WHAT TO WORK ON: Of the lines listed below, return exactly those that run from the line containing "Recreate this object" through the line containing "Units are mm.", both included.

RECORDS SUPPLIED:
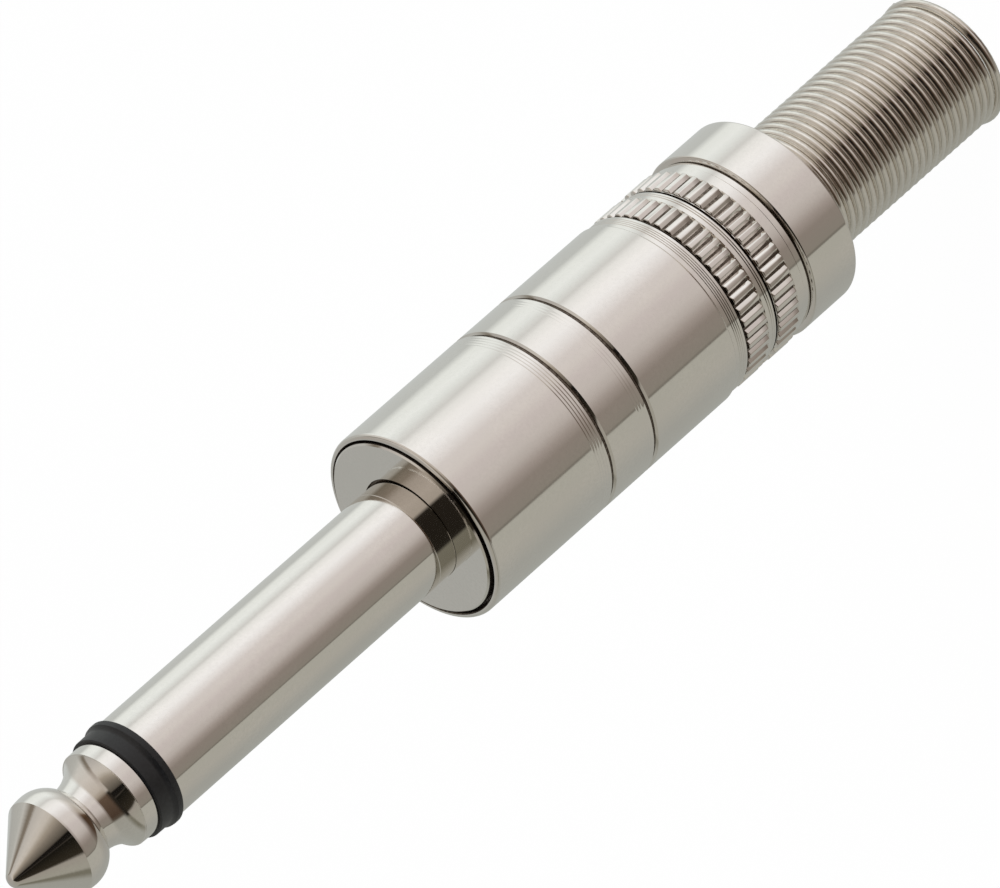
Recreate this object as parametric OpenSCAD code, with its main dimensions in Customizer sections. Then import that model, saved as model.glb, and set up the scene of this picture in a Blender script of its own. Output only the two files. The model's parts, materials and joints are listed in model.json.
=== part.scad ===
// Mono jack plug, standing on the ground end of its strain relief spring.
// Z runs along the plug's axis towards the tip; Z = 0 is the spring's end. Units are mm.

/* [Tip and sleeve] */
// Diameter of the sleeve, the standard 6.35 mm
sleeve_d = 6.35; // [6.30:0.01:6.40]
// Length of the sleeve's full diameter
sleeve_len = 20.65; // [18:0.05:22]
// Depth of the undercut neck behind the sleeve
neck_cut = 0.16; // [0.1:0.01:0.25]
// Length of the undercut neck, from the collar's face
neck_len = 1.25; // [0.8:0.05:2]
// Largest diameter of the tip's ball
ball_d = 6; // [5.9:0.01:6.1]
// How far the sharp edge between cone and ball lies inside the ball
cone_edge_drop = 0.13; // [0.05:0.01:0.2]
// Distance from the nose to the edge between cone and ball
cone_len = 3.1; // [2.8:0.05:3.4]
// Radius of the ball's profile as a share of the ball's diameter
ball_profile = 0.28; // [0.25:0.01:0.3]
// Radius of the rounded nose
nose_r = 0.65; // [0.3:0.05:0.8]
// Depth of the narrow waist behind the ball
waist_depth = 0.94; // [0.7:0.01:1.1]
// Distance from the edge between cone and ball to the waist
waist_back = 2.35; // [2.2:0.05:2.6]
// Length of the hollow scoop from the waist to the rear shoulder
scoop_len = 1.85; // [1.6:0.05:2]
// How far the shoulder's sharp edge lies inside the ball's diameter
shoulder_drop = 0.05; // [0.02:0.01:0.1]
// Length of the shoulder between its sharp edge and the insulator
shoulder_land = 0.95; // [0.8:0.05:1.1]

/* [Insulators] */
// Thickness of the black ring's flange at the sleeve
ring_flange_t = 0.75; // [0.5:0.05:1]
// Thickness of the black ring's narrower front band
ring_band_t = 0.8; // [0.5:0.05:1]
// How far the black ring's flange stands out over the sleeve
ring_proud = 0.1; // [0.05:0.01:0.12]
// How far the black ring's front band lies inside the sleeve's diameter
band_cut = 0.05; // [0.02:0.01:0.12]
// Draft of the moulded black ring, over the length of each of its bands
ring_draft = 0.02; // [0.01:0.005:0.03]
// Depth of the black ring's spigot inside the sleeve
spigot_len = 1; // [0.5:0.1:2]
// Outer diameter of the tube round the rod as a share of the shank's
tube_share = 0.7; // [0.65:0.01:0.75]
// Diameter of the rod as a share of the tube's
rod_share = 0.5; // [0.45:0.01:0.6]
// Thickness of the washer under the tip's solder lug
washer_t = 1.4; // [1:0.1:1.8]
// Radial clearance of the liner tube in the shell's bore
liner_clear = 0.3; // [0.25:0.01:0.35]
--
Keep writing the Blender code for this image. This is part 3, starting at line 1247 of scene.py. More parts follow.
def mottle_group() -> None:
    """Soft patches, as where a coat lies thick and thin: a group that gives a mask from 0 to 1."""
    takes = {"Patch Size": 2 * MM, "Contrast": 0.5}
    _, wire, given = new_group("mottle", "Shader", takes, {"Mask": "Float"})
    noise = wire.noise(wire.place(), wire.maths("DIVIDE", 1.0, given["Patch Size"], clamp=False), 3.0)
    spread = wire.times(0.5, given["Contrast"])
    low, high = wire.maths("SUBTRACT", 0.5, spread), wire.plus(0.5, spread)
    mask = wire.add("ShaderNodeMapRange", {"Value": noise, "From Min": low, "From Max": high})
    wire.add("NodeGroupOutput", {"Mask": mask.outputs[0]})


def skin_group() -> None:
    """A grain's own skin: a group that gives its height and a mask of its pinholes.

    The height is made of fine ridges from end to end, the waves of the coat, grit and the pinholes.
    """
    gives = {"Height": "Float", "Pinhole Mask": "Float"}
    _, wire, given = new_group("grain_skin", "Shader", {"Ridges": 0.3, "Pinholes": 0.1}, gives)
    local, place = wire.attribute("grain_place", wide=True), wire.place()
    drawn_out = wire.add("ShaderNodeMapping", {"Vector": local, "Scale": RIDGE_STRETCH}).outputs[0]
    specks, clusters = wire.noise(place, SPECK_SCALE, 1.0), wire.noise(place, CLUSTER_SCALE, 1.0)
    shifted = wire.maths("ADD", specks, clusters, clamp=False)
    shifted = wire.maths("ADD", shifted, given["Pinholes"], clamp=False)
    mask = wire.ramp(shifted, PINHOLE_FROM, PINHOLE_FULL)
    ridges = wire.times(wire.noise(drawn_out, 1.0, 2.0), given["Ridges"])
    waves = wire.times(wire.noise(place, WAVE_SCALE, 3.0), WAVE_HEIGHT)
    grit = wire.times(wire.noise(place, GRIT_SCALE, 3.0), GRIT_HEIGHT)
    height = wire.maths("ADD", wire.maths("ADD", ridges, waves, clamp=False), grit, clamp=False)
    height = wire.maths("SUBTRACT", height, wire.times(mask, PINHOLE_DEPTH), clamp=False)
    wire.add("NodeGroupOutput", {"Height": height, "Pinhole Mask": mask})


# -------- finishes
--
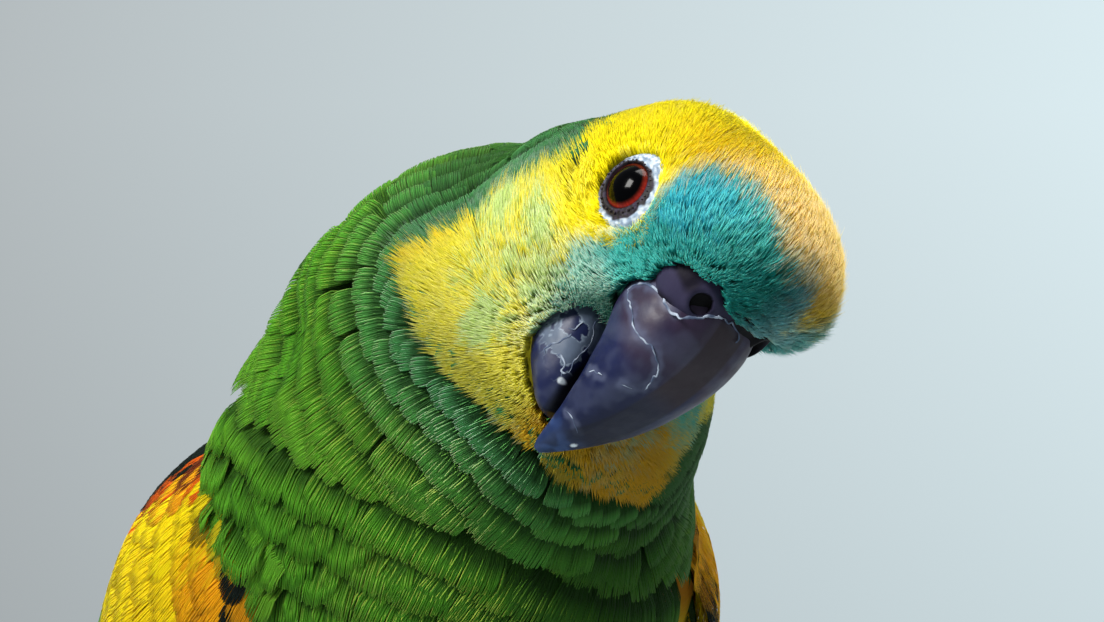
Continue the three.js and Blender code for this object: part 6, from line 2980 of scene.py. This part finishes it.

THE OUTPUT:
Recreate this object as parametric OpenSCAD code, with its main dimensions in Customizer sections. Then import that model, saved as model.glb, and set up the scene of this picture in a Blender script of its own. Output only the two files. The model's parts, materials and joints are listed in model.json.
=== part.scad ===
// Mono jack plug, standing on the ground end of its strain relief spring.
// Z runs along the plug's axis towards the tip; Z = 0 is the spring's end. Units are mm.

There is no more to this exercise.